[A block of data]
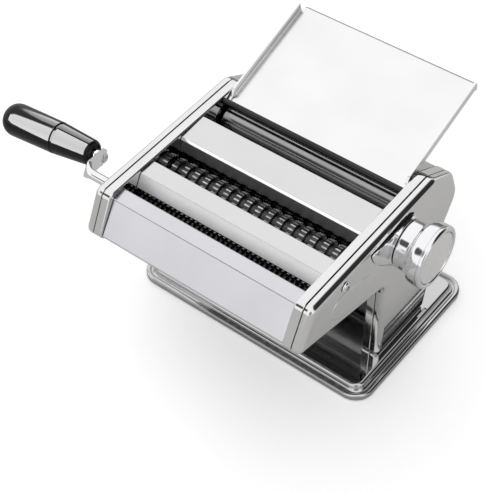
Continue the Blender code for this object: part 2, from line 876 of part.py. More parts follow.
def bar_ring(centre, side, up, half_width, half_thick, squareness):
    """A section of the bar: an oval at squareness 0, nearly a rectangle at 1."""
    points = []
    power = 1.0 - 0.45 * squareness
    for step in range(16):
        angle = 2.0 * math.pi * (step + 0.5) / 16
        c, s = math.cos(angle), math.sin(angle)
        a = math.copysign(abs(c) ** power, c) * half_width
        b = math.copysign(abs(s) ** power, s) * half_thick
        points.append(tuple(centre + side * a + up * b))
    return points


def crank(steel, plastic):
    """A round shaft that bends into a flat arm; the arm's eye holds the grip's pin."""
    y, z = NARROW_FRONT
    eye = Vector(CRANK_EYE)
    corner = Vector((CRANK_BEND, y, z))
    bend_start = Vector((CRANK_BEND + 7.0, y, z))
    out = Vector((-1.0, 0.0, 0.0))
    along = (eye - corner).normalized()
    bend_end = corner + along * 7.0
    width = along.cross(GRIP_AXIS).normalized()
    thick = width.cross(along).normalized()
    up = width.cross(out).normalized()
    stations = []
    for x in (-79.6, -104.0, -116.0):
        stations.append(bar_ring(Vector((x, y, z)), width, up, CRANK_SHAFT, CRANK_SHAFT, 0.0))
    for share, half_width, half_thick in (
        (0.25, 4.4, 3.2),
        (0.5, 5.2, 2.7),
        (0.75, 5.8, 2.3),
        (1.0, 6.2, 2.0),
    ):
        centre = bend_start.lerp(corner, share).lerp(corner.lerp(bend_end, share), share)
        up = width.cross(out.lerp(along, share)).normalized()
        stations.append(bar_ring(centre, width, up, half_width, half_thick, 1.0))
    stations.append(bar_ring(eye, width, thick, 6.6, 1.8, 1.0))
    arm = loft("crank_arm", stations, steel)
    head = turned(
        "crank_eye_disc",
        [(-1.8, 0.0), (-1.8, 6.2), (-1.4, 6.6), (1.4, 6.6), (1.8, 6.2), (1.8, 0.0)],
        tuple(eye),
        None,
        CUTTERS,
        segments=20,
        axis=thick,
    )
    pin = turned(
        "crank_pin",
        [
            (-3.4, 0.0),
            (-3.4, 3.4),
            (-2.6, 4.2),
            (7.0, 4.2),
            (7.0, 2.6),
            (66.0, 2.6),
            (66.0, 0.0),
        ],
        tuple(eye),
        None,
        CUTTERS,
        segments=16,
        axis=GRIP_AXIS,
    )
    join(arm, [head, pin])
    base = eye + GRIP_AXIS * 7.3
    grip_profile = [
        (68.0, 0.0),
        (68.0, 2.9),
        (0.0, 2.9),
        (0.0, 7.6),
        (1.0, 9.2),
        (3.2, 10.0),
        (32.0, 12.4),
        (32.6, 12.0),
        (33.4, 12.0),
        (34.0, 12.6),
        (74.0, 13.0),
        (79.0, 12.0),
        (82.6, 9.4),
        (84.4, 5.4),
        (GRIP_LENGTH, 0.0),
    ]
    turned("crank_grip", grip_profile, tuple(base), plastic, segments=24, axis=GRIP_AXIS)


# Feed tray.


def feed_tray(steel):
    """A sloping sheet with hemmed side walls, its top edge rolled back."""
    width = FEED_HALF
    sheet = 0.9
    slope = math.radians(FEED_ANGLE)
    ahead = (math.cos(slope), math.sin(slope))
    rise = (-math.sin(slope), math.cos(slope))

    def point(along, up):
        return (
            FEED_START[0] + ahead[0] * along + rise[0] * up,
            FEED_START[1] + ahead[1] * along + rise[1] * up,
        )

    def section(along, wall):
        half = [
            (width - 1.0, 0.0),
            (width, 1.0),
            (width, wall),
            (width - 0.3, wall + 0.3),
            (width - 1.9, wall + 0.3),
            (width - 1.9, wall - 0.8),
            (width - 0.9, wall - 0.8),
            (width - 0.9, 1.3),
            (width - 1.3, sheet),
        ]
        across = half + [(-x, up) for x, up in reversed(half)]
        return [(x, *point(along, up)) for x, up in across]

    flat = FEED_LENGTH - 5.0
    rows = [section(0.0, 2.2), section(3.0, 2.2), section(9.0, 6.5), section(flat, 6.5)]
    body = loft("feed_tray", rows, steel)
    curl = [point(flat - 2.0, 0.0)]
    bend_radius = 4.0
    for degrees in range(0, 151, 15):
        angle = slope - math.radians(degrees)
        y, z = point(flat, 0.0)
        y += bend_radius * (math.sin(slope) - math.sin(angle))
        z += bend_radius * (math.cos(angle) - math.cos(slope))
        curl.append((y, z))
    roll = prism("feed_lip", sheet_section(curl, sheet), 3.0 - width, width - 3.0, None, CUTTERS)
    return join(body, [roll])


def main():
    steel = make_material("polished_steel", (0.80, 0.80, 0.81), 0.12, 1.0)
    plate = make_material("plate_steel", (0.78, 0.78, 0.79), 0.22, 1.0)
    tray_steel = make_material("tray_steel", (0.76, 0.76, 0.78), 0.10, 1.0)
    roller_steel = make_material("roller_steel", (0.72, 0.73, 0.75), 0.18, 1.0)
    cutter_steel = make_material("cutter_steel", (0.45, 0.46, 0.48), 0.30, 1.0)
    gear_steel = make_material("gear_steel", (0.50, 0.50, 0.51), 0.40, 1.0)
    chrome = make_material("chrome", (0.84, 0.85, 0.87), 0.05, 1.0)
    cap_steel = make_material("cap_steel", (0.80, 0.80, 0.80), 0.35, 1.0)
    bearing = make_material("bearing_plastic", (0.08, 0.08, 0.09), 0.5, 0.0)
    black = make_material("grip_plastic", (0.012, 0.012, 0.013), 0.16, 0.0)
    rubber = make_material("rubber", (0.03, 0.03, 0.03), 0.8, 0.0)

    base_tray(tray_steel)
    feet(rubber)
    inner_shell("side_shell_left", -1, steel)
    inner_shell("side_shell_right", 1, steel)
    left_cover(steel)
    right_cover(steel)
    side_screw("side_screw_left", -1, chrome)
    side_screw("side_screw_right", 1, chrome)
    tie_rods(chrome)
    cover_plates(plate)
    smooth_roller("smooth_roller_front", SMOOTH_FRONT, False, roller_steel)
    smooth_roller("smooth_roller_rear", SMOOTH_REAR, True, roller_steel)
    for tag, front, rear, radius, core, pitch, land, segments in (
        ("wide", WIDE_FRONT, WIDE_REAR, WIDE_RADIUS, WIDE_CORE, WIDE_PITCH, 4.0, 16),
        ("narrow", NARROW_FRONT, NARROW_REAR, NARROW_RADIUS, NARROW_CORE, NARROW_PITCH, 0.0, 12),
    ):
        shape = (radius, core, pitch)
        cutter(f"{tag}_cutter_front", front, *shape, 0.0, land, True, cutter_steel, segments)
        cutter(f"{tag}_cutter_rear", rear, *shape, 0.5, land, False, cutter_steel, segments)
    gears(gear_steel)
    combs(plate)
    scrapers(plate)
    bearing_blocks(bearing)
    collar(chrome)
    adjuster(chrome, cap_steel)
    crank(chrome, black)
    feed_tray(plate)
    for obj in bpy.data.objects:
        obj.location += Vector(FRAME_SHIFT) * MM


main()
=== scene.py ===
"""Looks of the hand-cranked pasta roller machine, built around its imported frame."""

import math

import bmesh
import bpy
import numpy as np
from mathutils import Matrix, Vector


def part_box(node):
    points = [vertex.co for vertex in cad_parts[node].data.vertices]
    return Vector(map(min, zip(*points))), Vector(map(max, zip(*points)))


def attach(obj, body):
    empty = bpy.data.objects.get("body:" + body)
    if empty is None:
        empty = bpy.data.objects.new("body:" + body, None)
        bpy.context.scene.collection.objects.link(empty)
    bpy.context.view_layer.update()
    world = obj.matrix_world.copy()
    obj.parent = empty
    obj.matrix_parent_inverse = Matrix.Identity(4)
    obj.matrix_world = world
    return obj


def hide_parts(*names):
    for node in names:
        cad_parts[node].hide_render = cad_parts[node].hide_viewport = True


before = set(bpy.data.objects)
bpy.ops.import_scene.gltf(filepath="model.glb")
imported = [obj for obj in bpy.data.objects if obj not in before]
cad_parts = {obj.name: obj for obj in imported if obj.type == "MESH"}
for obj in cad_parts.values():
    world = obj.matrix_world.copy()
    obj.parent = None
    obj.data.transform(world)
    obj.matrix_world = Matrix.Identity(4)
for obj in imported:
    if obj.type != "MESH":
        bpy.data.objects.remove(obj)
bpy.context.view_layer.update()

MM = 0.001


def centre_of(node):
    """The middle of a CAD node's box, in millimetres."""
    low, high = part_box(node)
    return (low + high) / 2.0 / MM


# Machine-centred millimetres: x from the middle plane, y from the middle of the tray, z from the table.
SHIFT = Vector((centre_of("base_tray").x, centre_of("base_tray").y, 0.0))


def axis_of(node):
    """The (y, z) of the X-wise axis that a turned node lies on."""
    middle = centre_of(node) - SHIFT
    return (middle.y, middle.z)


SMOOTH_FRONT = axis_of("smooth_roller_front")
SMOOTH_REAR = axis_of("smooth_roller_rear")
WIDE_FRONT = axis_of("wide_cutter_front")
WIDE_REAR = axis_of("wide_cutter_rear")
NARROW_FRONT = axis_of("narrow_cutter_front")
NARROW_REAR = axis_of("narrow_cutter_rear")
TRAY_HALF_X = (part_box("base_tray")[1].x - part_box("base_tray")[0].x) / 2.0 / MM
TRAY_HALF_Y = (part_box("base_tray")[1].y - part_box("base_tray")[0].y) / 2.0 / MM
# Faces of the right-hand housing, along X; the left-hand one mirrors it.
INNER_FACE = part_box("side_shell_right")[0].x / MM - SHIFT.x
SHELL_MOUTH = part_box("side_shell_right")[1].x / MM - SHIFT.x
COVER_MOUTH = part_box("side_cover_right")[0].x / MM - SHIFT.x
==
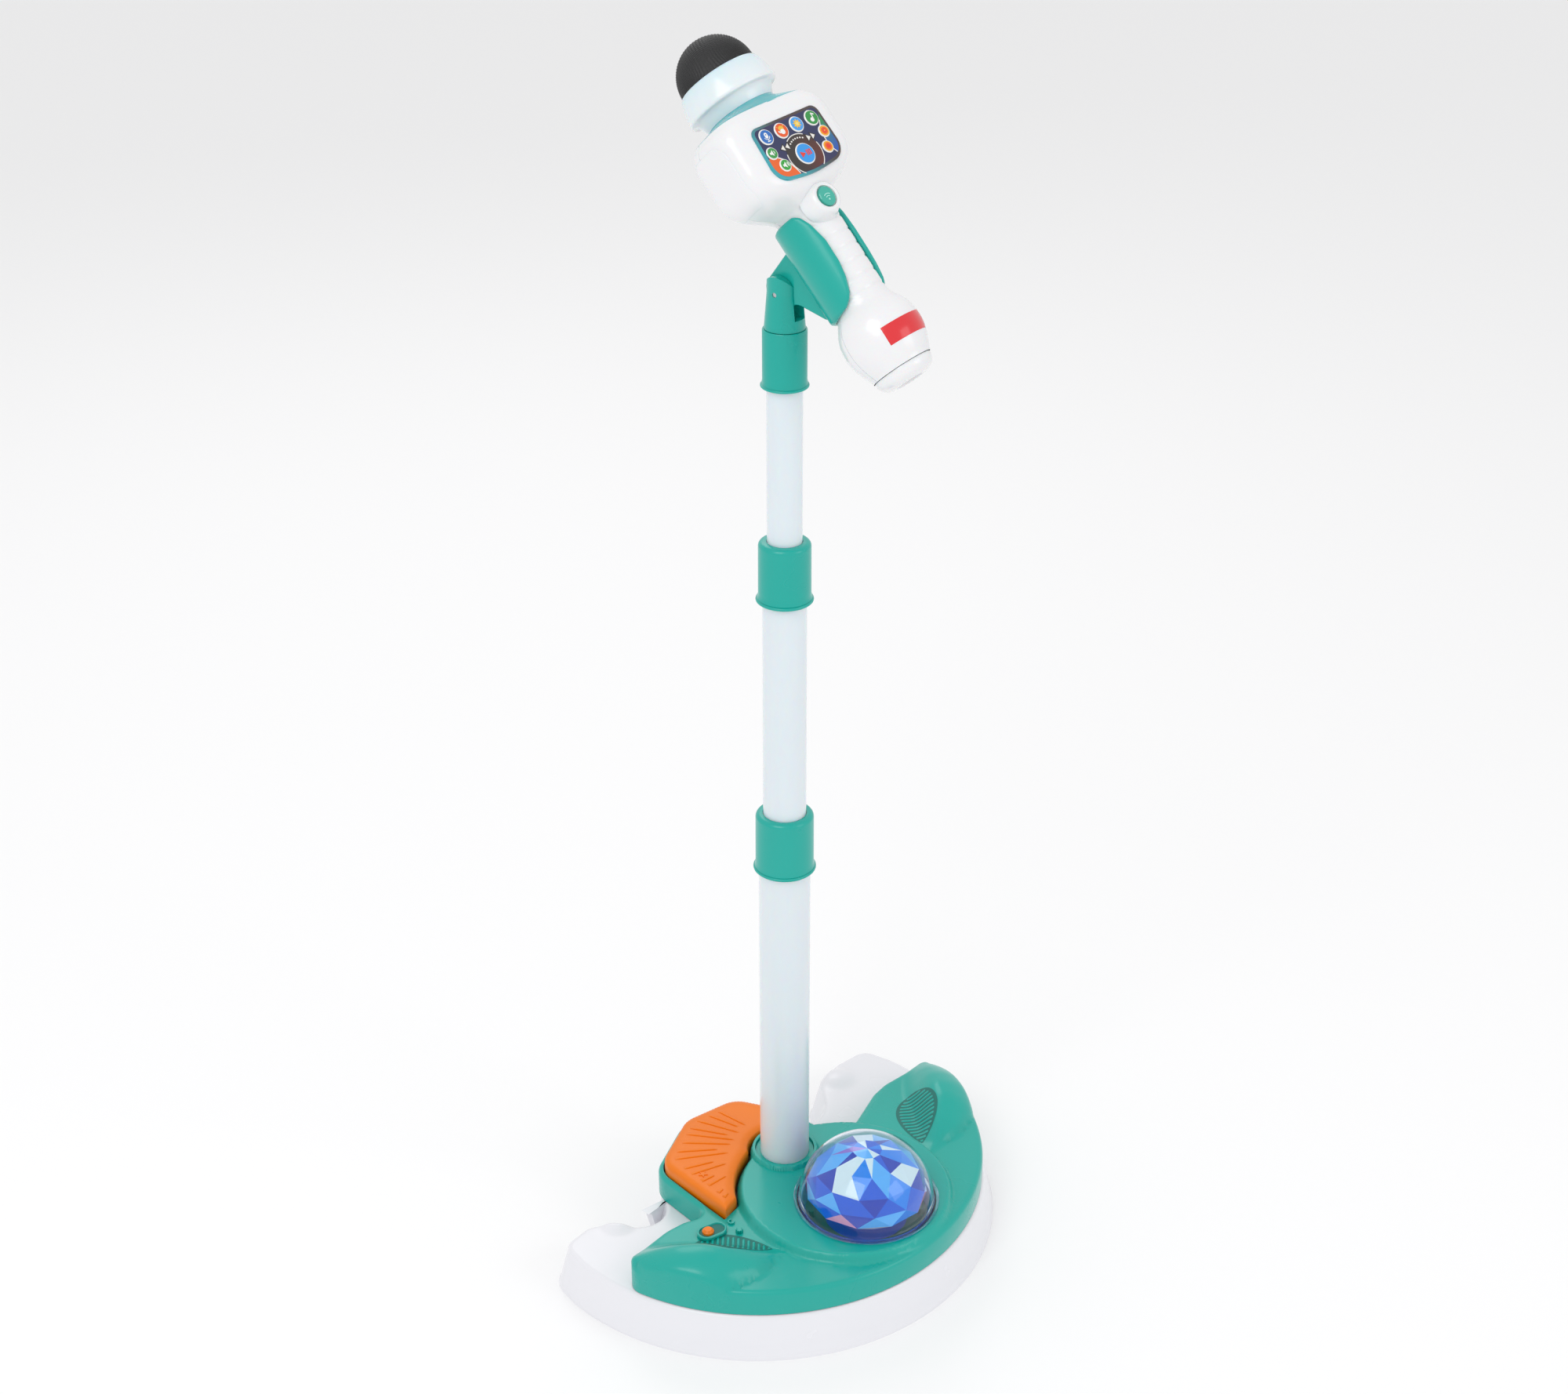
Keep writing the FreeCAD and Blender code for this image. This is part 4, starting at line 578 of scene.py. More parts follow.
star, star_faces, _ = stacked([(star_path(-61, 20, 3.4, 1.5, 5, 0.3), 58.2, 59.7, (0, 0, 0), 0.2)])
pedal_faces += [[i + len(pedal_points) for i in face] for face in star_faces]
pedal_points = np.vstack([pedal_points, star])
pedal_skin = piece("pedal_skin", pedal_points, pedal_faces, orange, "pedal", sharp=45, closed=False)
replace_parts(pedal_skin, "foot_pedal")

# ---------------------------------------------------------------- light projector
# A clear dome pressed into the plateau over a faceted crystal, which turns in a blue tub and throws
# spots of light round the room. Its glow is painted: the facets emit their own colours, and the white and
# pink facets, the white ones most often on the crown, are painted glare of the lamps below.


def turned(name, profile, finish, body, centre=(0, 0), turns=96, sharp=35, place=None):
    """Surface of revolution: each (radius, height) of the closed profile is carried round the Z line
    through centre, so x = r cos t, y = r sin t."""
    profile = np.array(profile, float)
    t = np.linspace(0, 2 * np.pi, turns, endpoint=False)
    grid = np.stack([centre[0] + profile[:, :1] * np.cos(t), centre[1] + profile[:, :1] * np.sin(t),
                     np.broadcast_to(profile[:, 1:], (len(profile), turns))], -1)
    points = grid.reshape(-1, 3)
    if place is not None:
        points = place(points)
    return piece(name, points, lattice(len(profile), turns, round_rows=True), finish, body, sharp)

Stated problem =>
Make an exact transcription of the lines from the line with "Continue the Blender" through the line with "return points", inclusive, omitting all others.

Written answer =>
Continue the Blender code for this object: part 2, from line 876 of part.py. More parts follow.
def bar_ring(centre, side, up, half_width, half_thick, squareness):
    """A section of the bar: an oval at squareness 0, nearly a rectangle at 1."""
    points = []
    power = 1.0 - 0.45 * squareness
    for step in range(16):
        angle = 2.0 * math.pi * (step + 0.5) / 16
        c, s = math.cos(angle), math.sin(angle)
        a = math.copysign(abs(c) ** power, c) * half_width
        b = math.copysign(abs(s) ** power, s) * half_thick
        points.append(tuple(centre + side * a + up * b))
    return points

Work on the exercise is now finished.